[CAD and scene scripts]
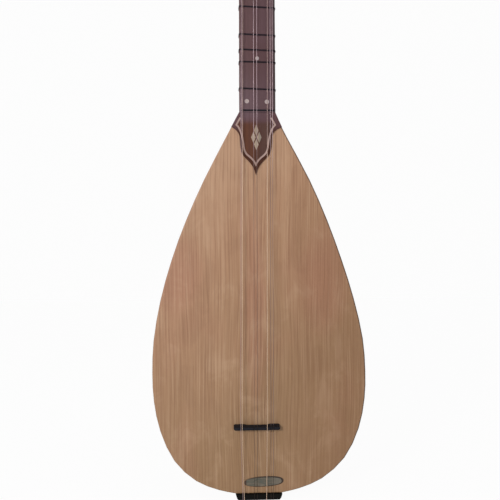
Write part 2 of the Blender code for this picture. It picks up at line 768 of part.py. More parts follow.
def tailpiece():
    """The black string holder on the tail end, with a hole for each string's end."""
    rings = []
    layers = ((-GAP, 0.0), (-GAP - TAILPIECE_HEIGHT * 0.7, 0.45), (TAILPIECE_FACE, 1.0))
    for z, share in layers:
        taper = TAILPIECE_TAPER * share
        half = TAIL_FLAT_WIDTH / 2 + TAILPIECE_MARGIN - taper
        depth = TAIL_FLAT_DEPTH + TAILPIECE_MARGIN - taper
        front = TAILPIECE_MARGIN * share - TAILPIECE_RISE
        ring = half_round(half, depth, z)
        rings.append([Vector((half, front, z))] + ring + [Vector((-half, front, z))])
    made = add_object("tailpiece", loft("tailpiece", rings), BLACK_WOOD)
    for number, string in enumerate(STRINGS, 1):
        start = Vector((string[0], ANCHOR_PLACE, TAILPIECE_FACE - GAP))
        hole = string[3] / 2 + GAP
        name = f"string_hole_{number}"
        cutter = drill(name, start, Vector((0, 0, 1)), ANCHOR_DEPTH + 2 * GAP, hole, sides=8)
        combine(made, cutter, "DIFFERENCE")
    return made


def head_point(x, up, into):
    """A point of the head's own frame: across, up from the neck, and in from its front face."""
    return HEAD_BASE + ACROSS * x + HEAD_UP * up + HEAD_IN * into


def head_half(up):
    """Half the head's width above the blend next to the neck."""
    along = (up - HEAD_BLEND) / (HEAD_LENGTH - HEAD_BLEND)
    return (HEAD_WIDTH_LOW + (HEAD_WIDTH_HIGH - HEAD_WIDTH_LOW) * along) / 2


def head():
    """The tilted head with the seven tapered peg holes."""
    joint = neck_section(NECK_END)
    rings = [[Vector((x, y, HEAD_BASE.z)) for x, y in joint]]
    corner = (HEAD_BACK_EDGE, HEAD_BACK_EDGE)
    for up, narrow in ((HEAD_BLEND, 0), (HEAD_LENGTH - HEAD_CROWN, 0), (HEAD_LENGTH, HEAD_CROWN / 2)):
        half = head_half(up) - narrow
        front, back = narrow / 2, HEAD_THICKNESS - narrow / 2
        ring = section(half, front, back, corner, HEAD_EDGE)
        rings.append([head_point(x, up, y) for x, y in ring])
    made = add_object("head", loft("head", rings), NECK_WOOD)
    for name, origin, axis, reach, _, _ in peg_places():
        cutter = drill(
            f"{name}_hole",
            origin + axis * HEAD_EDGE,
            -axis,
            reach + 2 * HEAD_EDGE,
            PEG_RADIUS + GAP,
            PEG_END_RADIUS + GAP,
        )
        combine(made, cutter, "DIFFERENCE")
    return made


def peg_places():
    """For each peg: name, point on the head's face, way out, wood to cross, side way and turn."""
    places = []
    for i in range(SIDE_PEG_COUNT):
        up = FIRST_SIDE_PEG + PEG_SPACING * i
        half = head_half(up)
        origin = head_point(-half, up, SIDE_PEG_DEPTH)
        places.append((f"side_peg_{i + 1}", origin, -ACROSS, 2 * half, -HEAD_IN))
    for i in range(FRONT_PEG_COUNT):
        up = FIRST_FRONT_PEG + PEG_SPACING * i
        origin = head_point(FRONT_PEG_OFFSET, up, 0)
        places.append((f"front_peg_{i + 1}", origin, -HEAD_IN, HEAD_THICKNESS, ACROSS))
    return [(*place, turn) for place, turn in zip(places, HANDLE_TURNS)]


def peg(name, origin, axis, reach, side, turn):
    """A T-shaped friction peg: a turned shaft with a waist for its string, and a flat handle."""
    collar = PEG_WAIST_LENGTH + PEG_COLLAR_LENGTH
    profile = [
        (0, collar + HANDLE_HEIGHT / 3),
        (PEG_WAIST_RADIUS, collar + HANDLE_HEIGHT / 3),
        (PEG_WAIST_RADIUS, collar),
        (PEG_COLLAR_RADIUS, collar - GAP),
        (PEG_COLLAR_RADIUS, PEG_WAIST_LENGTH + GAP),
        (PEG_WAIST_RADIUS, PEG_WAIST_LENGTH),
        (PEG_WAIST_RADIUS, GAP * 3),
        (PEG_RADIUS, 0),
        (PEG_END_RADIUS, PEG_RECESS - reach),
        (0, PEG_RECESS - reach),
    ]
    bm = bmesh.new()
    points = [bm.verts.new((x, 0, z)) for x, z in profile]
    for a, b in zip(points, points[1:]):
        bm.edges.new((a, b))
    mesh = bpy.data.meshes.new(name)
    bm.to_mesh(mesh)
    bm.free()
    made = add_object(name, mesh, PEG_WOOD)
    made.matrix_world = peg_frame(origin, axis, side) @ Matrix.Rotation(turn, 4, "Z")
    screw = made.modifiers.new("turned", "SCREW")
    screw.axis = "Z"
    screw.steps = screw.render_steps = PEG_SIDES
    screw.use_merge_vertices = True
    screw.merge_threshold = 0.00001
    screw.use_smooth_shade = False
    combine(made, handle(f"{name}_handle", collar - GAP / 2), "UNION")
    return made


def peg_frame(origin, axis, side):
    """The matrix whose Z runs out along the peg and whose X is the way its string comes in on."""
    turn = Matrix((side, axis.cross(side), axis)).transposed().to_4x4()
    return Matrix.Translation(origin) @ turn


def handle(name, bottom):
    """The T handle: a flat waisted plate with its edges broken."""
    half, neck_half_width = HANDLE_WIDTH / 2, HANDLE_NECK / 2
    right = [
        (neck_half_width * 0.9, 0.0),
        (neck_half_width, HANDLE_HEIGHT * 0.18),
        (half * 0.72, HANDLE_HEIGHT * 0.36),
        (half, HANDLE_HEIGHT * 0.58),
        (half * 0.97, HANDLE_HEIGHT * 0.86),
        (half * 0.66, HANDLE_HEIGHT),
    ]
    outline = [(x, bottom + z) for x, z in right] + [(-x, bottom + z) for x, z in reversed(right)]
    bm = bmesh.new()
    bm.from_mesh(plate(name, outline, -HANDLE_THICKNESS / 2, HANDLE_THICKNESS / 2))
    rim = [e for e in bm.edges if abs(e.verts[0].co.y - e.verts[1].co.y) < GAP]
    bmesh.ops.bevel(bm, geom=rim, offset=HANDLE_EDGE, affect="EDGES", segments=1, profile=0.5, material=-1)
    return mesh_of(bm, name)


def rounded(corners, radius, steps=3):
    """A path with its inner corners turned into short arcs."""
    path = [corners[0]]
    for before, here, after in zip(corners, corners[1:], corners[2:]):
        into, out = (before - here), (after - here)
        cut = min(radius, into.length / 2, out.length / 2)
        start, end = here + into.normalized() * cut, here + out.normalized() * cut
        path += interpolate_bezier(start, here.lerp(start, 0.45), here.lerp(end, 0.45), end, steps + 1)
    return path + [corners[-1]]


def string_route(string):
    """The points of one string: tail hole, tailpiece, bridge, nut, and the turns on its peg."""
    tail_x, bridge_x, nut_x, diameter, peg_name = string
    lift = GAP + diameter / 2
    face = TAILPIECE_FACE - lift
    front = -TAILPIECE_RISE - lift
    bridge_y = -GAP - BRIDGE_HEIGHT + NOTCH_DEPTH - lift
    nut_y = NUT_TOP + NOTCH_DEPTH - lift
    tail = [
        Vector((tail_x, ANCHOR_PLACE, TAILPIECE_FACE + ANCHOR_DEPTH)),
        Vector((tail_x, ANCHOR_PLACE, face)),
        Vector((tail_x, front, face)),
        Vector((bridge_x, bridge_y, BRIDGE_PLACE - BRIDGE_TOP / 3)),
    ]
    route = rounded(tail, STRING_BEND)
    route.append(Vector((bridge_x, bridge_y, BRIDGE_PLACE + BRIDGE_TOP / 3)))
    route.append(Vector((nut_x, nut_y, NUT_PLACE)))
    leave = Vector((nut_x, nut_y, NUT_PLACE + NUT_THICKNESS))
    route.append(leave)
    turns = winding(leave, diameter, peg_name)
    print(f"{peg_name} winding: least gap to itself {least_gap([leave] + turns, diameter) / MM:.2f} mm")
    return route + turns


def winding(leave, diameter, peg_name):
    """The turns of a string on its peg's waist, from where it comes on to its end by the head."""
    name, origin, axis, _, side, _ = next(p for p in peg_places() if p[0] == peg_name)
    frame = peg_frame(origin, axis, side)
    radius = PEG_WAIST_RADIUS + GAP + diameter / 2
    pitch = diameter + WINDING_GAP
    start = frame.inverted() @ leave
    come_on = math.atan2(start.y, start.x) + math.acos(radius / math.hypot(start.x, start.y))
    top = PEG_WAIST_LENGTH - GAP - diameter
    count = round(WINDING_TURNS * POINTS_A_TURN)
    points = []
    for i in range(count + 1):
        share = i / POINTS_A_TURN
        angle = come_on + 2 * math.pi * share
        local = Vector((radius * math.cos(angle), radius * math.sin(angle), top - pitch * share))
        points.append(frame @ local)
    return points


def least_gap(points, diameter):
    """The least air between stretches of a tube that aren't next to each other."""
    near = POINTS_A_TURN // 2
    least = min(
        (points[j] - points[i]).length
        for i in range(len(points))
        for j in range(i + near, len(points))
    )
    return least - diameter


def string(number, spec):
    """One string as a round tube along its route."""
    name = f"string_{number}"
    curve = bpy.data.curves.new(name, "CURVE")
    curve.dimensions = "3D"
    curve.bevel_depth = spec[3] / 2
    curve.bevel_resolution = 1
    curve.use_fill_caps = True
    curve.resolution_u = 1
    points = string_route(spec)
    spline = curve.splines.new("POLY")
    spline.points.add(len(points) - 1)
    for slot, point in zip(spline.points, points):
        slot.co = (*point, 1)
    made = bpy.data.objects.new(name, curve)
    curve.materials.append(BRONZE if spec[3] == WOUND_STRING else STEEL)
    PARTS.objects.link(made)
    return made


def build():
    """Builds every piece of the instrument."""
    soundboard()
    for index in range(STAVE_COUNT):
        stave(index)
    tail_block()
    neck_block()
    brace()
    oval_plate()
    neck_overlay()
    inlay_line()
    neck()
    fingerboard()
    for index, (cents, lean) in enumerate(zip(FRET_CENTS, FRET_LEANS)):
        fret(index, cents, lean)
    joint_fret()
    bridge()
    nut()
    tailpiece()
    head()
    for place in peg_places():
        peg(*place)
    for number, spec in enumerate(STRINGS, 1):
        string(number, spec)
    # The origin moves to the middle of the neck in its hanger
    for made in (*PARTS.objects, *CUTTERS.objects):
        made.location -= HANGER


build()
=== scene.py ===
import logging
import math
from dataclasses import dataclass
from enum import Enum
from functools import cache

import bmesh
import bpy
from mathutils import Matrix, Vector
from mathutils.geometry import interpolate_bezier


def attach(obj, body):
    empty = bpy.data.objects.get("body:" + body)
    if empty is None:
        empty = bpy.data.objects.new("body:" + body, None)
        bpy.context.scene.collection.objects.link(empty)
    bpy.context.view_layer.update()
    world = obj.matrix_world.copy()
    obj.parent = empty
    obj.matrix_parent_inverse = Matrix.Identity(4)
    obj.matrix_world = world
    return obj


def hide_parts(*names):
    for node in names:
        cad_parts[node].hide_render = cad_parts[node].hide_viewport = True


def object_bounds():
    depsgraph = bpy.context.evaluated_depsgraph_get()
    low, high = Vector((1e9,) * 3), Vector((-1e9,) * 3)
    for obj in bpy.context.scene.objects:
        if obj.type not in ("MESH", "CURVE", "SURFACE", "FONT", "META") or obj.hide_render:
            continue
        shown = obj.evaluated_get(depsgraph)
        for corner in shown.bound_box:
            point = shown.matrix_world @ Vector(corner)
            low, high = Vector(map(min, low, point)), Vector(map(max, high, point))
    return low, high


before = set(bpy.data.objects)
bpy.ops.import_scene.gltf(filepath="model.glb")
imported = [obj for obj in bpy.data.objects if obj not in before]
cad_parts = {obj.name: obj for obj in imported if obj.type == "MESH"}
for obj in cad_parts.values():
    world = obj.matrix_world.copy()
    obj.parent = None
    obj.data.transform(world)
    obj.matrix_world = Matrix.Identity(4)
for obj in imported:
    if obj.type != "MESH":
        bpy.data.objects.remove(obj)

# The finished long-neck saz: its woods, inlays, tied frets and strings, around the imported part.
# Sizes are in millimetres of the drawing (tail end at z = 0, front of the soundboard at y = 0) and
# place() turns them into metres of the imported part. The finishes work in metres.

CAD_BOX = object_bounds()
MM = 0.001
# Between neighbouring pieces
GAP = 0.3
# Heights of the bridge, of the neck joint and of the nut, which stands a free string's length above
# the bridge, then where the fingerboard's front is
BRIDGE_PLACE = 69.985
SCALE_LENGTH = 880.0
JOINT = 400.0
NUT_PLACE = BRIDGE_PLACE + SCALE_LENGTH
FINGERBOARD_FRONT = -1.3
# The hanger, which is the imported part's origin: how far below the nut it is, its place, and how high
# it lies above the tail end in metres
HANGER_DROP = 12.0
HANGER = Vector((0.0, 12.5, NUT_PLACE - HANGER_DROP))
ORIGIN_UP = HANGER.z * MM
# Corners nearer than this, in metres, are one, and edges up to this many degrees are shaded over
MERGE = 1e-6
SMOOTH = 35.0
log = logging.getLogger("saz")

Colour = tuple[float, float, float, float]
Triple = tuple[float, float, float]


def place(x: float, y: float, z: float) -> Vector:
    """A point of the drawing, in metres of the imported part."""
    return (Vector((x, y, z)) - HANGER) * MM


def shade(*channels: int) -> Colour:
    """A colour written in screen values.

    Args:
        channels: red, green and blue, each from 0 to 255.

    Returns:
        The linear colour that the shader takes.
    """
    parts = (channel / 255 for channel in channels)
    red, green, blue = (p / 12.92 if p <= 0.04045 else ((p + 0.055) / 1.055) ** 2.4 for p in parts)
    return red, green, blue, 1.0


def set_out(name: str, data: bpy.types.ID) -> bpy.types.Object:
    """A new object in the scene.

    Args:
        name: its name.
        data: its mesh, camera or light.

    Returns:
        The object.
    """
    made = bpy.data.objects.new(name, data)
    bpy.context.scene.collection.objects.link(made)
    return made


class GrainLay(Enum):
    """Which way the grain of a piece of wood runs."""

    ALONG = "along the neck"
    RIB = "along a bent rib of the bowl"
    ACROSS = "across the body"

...

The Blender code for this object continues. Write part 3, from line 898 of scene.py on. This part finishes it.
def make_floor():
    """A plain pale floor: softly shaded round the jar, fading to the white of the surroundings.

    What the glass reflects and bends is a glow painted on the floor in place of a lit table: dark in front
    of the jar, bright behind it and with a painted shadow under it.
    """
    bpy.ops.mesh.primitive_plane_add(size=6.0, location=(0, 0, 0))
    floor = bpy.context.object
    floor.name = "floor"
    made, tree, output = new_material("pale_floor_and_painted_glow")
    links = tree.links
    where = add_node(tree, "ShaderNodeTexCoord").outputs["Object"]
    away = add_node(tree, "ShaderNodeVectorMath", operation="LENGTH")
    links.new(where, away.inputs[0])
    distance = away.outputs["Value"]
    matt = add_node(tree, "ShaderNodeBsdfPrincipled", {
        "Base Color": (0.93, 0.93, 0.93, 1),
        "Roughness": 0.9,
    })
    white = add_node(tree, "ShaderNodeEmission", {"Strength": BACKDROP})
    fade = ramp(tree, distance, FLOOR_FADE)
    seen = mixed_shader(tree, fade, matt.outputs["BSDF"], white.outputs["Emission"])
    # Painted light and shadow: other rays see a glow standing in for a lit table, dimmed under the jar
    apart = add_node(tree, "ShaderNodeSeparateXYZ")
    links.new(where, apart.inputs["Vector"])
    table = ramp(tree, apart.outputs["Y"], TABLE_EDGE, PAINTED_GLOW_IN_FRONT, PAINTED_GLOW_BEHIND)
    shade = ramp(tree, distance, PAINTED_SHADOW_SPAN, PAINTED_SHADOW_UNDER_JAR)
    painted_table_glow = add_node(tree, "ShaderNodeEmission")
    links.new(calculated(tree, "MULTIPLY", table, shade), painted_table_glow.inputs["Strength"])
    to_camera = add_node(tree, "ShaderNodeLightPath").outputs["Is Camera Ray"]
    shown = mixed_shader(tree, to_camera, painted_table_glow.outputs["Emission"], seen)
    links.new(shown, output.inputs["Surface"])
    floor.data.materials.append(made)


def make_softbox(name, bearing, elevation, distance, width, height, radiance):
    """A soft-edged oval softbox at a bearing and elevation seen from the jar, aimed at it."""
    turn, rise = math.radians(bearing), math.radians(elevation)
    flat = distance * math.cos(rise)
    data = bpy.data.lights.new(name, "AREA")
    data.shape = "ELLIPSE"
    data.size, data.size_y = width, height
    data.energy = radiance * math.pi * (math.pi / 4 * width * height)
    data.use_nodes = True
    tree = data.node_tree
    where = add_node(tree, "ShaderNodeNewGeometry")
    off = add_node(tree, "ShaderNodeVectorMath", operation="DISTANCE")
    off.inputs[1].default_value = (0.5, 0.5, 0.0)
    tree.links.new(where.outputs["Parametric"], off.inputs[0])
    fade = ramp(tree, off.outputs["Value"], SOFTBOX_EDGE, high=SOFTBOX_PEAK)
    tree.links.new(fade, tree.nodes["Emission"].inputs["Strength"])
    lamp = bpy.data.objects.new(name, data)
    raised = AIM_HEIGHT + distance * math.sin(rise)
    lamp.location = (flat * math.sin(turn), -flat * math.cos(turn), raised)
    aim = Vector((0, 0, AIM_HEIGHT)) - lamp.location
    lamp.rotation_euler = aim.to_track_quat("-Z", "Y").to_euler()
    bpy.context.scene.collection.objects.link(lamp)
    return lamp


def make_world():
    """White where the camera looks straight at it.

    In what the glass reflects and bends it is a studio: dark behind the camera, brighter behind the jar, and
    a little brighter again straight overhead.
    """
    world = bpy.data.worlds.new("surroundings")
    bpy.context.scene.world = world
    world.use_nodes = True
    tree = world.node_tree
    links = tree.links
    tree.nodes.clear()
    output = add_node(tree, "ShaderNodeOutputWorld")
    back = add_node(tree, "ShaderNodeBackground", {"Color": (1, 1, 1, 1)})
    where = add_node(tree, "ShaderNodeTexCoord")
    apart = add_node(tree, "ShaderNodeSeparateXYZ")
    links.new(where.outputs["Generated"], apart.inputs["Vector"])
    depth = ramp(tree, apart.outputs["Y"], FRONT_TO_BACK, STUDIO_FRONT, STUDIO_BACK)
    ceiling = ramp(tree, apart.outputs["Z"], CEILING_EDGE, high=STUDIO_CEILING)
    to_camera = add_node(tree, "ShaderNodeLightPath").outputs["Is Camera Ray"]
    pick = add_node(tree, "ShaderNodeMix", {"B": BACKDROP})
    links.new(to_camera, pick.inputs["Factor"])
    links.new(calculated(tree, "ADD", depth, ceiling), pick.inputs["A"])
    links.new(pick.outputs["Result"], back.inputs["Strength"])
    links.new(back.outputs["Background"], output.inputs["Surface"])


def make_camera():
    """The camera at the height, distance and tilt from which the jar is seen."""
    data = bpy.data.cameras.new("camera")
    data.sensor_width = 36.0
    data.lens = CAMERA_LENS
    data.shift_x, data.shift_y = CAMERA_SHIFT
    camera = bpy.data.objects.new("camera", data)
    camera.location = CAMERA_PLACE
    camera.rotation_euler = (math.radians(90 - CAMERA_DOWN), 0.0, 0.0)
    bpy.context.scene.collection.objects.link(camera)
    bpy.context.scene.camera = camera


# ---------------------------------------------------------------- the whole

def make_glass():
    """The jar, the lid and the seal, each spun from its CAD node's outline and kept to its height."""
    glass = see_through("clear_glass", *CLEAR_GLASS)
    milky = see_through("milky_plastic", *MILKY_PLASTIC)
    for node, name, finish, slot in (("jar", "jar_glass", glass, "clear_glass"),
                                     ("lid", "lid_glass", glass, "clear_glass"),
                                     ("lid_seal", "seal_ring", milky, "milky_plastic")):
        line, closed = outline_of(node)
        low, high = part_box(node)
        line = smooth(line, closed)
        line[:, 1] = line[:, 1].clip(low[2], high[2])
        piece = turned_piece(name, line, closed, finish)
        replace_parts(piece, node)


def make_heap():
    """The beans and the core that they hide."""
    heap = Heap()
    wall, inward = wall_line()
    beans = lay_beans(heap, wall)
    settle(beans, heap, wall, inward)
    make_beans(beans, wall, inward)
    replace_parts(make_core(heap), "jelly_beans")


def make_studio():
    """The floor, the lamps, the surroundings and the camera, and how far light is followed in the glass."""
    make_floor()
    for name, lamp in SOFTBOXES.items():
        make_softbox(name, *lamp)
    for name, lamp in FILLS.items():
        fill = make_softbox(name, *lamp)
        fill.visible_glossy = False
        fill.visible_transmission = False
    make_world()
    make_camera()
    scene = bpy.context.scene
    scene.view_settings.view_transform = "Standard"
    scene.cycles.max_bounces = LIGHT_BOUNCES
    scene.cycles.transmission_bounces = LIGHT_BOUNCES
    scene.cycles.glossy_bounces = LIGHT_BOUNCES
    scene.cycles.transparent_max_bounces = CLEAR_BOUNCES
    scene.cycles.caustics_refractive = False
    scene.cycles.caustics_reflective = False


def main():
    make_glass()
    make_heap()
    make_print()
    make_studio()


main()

[AIM OF THE TASK] Reproduce word for word the material above, beginning with the line that contains "imported = [obj" and ending with the line that contains "# Sizes are".

[RESPONSE]
imported = [obj for obj in bpy.data.objects if obj not in before]
cad_parts = {obj.name: obj for obj in imported if obj.type == "MESH"}
for obj in cad_parts.values():
    world = obj.matrix_world.copy()
    obj.parent = None
    obj.data.transform(world)
    obj.matrix_world = Matrix.Identity(4)
for obj in imported:
    if obj.type != "MESH":
        bpy.data.objects.remove(obj)

# The finished long-neck saz: its woods, inlays, tied frets and strings, around the imported part.
# Sizes are in millimetres of the drawing (tail end at z = 0, front of the soundboard at y = 0) and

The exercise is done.